星期四, 十月 18, 2007
Malaysia on Australia News
While Malaysia fiddles, its opportunities are running dry
Michael Backman
November 15, 2006
MALAYSIA'S been at it again, arguing about what proportion of the economy each of its two main races — the Malays and the Chinese — owns. It's an argument that's been running for 40 years. That wealth and race are not synonymous is important for national cohesion, but really it's time Malaysia grew up.
It's a tough world out there and there can be little sympathy for a country that prefers to argue about how to divide wealth rather than get on with the job of creating it.
The long-held aim is for 30 per cent of corporate equity to be in Malay hands, but the figure that the Government uses to justify handing over huge swathes of public companies to Malays but not to other races is absurd. It bases its figure on equity valued, not at market value, but at par value.
Many shares have a par value of say $1 but a market value of $12. And so the Government figure (18.9 per cent is the most recent figure) is a gross underestimate. Last month a paper by a researcher at a local think-tank came up with a figure of 45 per cent based on actual stock prices. All hell broke loose. The paper was withdrawn and the researcher resigned in protest. Part of the problem is that he is Chinese.
"Malaysia boleh!" is Malaysia's national catch cry. It translates to "Malaysia can!" and Malaysia certainly can. Few countries are as good at wasting money. It is richly endowed with natural resources and the national obsession seems to be to extract these, sell them off and then collectively spray the proceeds up against the wall.
This all happens in the context of Malaysia's grossly inflated sense of its place in the world.
Most Malaysians are convinced that the eyes of the world are on their country and that their leaders are world figures. This is thanks to Malaysia's tame media and the bravado of former prime minister Mahathir Mohamad. The truth is, few people on the streets of London or New York could point to Malaysia on a map much less name its prime minister or capital city.
As if to make this point, a recent episode of The Simpsons features a newsreader trying to announce that a tidal wave had hit some place called Kuala Lumpur. He couldn't pronounce the city's name and so made up one, as if no-one cared anyway. But the joke was on the script writers — Kuala Lumpur is inland.
Petronas, the national oil company is well run, particularly when compared to the disaster that passes for a national oil company in neighbouring Indonesia. But in some respects, this is Malaysia's problem. The very success of Petronas means that it is used to underwrite all manner of excess.

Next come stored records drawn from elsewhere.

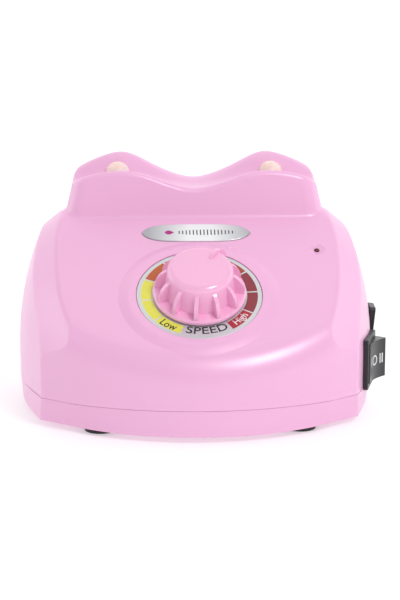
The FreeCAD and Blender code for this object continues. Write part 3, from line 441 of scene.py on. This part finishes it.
def badge_ornament():
    """A plain magenta drop and a row of slim bars, tallest in the middle, in place of any mark."""
    low, high = panel_extent("badge_plate")
    middle_v = (low.y + high.y) / 2
    top = high.z
    drop = []
    for k in range(DROP_STEPS + 1):
        share = k / DROP_STEPS
        half = DROP_HALF * math.sin(math.pi * share) ** 0.8 * (1 - 0.45 * share)
        u = DROP_U + DROP_LENGTH * (share - 0.5)
        drop.append(((u, middle_v - half), (u, middle_v + half)))
    magenta = ink("ink_magenta", linear(176, 32, 128))
    graphite = ink("ink_graphite", linear(52, 52, 58))
    plate_mesh("badge_drop", [drop], top, from_panel, magenta)
    bars = []
    for k in range(BAR_COUNT):
        u = FIRST_BAR_U + k * BAR_PITCH
        half = (0.9 + 1.1 * math.sin(math.pi * (k + 1) / (BAR_COUNT + 1))) * MM
        bars.append([((u, middle_v - half), (u, middle_v + half)),
                     ((u + BAR_WIDTH, middle_v - half), (u + BAR_WIDTH, middle_v + half))])
    plate_mesh("badge_bars", bars, top, from_panel, graphite)


# ---------------------------------------------------------------- marks on the rocker switches

OUTWARD, ALONG, UPWARD = Vector((1, 0, 0)), Vector((0, 1, 0)), Vector((0, 0, 1))
RAY_START = 30 * MM                     # outside every rocker


def surface_of(node):
    mesh = NODES[node].data
    return BVHTree.FromPolygons([vertex.co.copy() for vertex in mesh.vertices],
                                [tuple(face.vertices) for face in mesh.polygons])


def on_rocker(node):
    """Function that lays a flat mark on the rocker's curved face, seen from outside."""
    tree = surface_of(node)
    low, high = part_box(node)
    centre = (low + high) / 2

    def place(u, v, w):
        flat = centre + ALONG * u + UPWARD * v
        hit = tree.ray_cast(flat + OUTWARD * RAY_START, -OUTWARD)[0]
        if hit is None:
            hit = flat
        return hit + OUTWARD * w
    return place


def ring_strip(radius, width, steps=28):
    strip = []
    for k in range(steps + 1):
        turn = 2 * math.pi * k / steps
        inner, outer = radius - width / 2, radius + width / 2
        strip.append(((inner * math.cos(turn), inner * math.sin(turn)),
                      (outer * math.cos(turn), outer * math.sin(turn))))
    return strip


def bar_strip(u, v_low, v_high, width, steps=4):
    return [((u - width / 2, v_low + (v_high - v_low) * k / steps),
             (u + width / 2, v_low + (v_high - v_low) * k / steps)) for k in range(steps + 1)]


def moved(strip, du, dv=0.0):
    return [((a + du, b + dv), (c + du, d + dv)) for (a, b), (c, d) in strip]


MARK_LIFT = 0.02 * MM


def rocker_marks():
    """White position marks: bar, ring and two bars on one rocker, bar and ring on the other."""
    white = ink("mark_white", linear(232, 232, 234))
    half = 2.4 * MM
    strips = [bar_strip(-6.2 * MM, -half, half, 0.65 * MM),
              moved(ring_strip(2.2 * MM, 0.65 * MM), -1.9 * MM),
              bar_strip(3.0 * MM, -half, half, 0.6 * MM),
              bar_strip(4.4 * MM, -half, half, 0.6 * MM)]
    plate_mesh("direction_marks", strips, MARK_LIFT, on_rocker("direction_rocker"), white,
               "direction_paddle")
    strips = [bar_strip(0.0, 2.0 * MM, 5.4 * MM, 0.7 * MM),
              moved(ring_strip(1.5 * MM, 0.6 * MM), 0, -3.9 * MM)]
    plate_mesh("power_marks", strips, MARK_LIFT, on_rocker("power_rocker"), white,
               "power_paddle")


# ---------------------------------------------------------------- stage, light and camera

FLOOR_FRONT, FLOOR_HALF_WIDTH, SWEEP_TOP = -3.0, 4.0, 4.0
BEND_RADIUS, BEND_STEPS = 0.9, 24       # the bend starts one radius behind the object
FLOOR_GLOW, BACKDROP_GLOW = 0.44, 0.8
GLOW_FROM_Y, GLOW_TO_Y = 0.25, 1.2
WORLD_STRENGTH = 0.49


def make_floor():
    """White paper sweep: level under the object, rising behind it in a wide bend."""
    profile = [(FLOOR_FRONT, 0.0)]
    for k in range(BEND_STEPS + 1):
        turn = math.pi / 2 * k / BEND_STEPS
        profile.append((BEND_RADIUS + BEND_RADIUS * math.sin(turn),
                        BEND_RADIUS - BEND_RADIUS * math.cos(turn)))
    profile.append((2 * BEND_RADIUS, SWEEP_TOP))
    vertices = [(x, y, z) for y, z in profile for x in (-FLOOR_HALF_WIDTH, FLOOR_HALF_WIDTH)]
    faces = [(2 * k, 2 * k + 1, 2 * k + 3, 2 * k + 2) for k in range(len(profile) - 1)]
    mesh = bpy.data.meshes.new("floor")
    mesh.from_pydata(vertices, [], faces)
    mesh.shade_smooth()
    floor = bpy.data.objects.new("floor", mesh)
    bpy.context.scene.collection.objects.link(floor)
    material = new_material("floor", 0.6)
    mottle(material, linear(205, 205, 205), 3.0, 0.004)
    shader_of(material).inputs["Emission Color"].default_value = (1, 1, 1, 1)
    place = add_node(material, "ShaderNodeNewGeometry")
    axes = add_node(material, "ShaderNodeSeparateXYZ")
    glow = add_node(material, "ShaderNodeMapRange", From_Min=GLOW_FROM_Y, From_Max=GLOW_TO_Y,
                    To_Min=FLOOR_GLOW, To_Max=BACKDROP_GLOW)
    link(material, place.outputs["Position"], axes.inputs["Vector"])
    link(material, axes.outputs["Y"], glow.inputs["Value"])
    link(material, glow.outputs["Result"], shader_of(material).inputs["Emission Strength"])
    floor.data.materials.append(material)


def make_light(name, place, target, size, power):
    """Rectangular soft light, aimed at a target; power in watts."""
    data = bpy.data.lights.new(name, "AREA")
    data.shape = "RECTANGLE"
    data.size, data.size_y = size
    data.energy = power
    lamp = bpy.data.objects.new(name, data)
    lamp.location = place
    lamp.rotation_euler = (Vector(target) - Vector(place)).to_track_quat("-Z", "Y").to_euler()
    bpy.context.scene.collection.objects.link(lamp)


def make_world():
    world = bpy.data.worlds.new("studio")
    world.use_nodes = True
    background = world.node_tree.nodes["Background"]
    background.inputs["Color"].default_value = (1, 1, 1, 1)
    background.inputs["Strength"].default_value = WORLD_STRENGTH
    bpy.context.scene.world = world


CAMERA_PLACE = Vector((-0.0340, -0.7737, 0.200))
CAMERA_YAW, CAMERA_PITCH = 2.5, 10.75   # degrees to the right of +Y, and below the horizon
CAMERA_LENS = 95.6


def make_camera():
    data = bpy.data.cameras.new("camera")
    data.lens = CAMERA_LENS
    data.sensor_width = 36
    data.clip_start, data.clip_end = 0.05, 30
    camera = bpy.data.objects.new("camera", data)
    camera.location = CAMERA_PLACE
    camera.rotation_euler = (math.radians(90 - CAMERA_PITCH), 0, math.radians(-CAMERA_YAW))
    bpy.context.scene.collection.objects.link(camera)
    bpy.context.scene.camera = camera


dress_cad_nodes()
dial_print()
badge_ornament()
rocker_marks()
make_floor()
make_world()
make_light("key", (0.40, -0.72, 0.80), (0, 0, 0.05), (0.34, 0.34), 5.05)
make_light("fill", (-0.75, -0.45, 0.8), (0, 0, 0.06), (0.5, 0.5), 0.4)
make_light("top", (0, 0.10, 1.1), (0, 0, 0), (0.6, 0.6), 0.7)
make_light("left strip", (-0.95, 0.2, 0.35), (0, 0, 0.06), (0.5, 0.7), 1.5)
make_light("right strip", (0.95, 0.2, 0.35), (0, 0, 0.06), (0.5, 0.7), 1.0)
make_camera()
bpy.context.scene.view_settings.view_transform = "Standard"
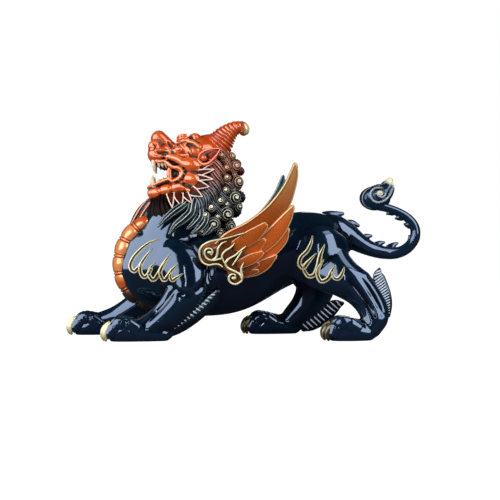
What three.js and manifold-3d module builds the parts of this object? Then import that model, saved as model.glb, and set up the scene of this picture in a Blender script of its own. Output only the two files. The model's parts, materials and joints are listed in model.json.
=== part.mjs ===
// A winged pixiu, a guardian beast of East Asia, cast in one piece. It crouches on its forelegs with the head
// raised and the mouth open, and its tail is curled over behind it.
// Millimetres, +Z up. The muzzle points to -X, and the left flank to -Y.
// The free forms are drawn on a figure of DRAWN_LENGTH by DRAWN_BREADTH, and at() takes them to the real size.
import * as THREE from "three";
import { mergeVertices } from "three/addons/utils/BufferGeometryUtils.js";
import Module from "manifold-3d";

// Driving sizes
const LENGTH = 303; // from the right forepaw to the bend of the tail
const BREADTH = 62; // across the chest
const FEATHER = 4.6; // thickness of a wing feather
const FIN = 4.4; // thickness of a leg's fin
const RELIEF = 2.4; // width of a raised flame line
const WING_FOOT = 28; // from the middle plane to the wing at its base
const WING_LEAN = 0.267; // outward lean of the wing for each millimetre of rise
const WING_BASE = 50; // height of the wing's base
const LAYER = 2; // rise of one layer of feathers over the next
const HORN_RINGS = 12;
const BELLY_PLATES = 15;
const FIN_RIBS = 10;

// The size at which the forms below are drawn
const DRAWN_LENGTH = 303;
const DRAWN_BREADTH = 62;
const ALONG = LENGTH / DRAWN_LENGTH;
const ACROSS = BREADTH / DRAWN_BREADTH;

const LATERAL = new THREE.Vector3(0, 1, 0);
const UPWARD = new THREE.Vector3(0, 0, 1);
const ROUND = 12; // sides of the body
const FINE = 8; // sides of a leg or of a large form
const COARSE = 6; // sides of a small one
const RIDGED = 4; // sides of a feather, a lock or a fin, which has sharp edges
const GRAIN = 0.6; // detail below this size is left out

const wasm = await Module();
wasm.setup();

// A drawn point at the real size.
function at(x, y, z) {
  return new THREE.Vector3(x * ALONG, y * ACROSS, z * ALONG);
}

// A closed geometry as a solid, its faces turned outwards.
function solid(geometry) {
  const bare = geometry.clone();
  bare.deleteAttribute("normal");
  bare.deleteAttribute("uv");
  const merged = mergeVertices(bare, 1e-3);
  const corners = merged.index.array;
  const kept = [];
  for (let i = 0; i < corners.length; i += 3) {
    const [a, b, c] = corners.slice(i, i + 3);
    if (a !== b && b !== c && c !== a) kept.push(a, b, c);
  }
  const make = (triVerts) =>
    new wasm.Manifold(new wasm.Mesh({ numProp: 3, vertProperties: merged.attributes.position.array, triVerts }));
  const made = make(new Uint32Array(kept));
  return made.volume() > 0 ? made : make(new Uint32Array(kept.reverse()));
}

// A solid as a geometry.
function geometryOf(manifold) {
  const mesh = manifold.getMesh();
  return new THREE.BufferGeometry()
    .setAttribute("position", new THREE.BufferAttribute(new Float32Array(mesh.vertProperties), 3))
    .setIndex(new THREE.BufferAttribute(new Uint32Array(mesh.triVerts), 1));
}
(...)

The KLCC development in central Kuala Lumpur is an example. It includes the Twin Towers, the tallest buildings in the world when they were built, which was their point.
It certainly wasn't that there was an office shortage in Kuala Lumpur — there wasn't.
Malaysians are very proud of these towers. Goodness knows why. They had little to do with them. The money for them came out of the ground and the engineering was contracted out to South Korean companies.
They don't even run the shopping centre that's beneath them. That's handled by Australia's Westfield.
Next year, a Malaysian astronaut will go into space aboard a Russian rocket — the first Malay in space. And the cost? $RM95 million ($A34.3 million), to be footed by Malaysian taxpayers. The Science and Technology Minister has said that a moon landing in 2020 is the next target, aboard a US flight. There's no indication of what the Americans will charge for this, assuming there's even a chance that they will consider it. But what is Malaysia getting by using the space programs of others as a taxi service? There are no obvious technical benefits, but no doubt Malaysians will be told once again, that they are "boleh". The trouble is, they're not. It's not their space program.
Back in July, the Government announced that it would spend $RM490 million on a sports complex near the London Olympics site so that Malaysian athletes can train there and "get used to cold weather".
But the summer Olympics are held in the summer.
So what is the complex's real purpose? The dozens of goodwill missions by ministers and bureaucrats to London to check on the centre's construction and then on the athletes while they train might provide a clue.
Bank bale outs, a formula one racing track, an entire new capital city — Petronas has paid for them all. It's been an orgy of nonsense that Malaysia can ill afford.
Why? Because Malaysia's oil will run out in about 19 years. As it is, Malaysia will become a net oil importer in 2011 — that's just five years
away.
So it's in this context that the latest debate about race and wealth is so sad.
It is time to move on, time to prepare the economy for life after oil. But, like Nero fiddling while Rome burned, the Malaysian Government is more interested in stunts like sending a Malaysian into space when Malaysia's inadequate schools could have done with the cash, and arguing about wealth distribution using transparently ridiculous statistics.
That's not Malaysia "boleh", that's Malaysia "bodoh" (stupid).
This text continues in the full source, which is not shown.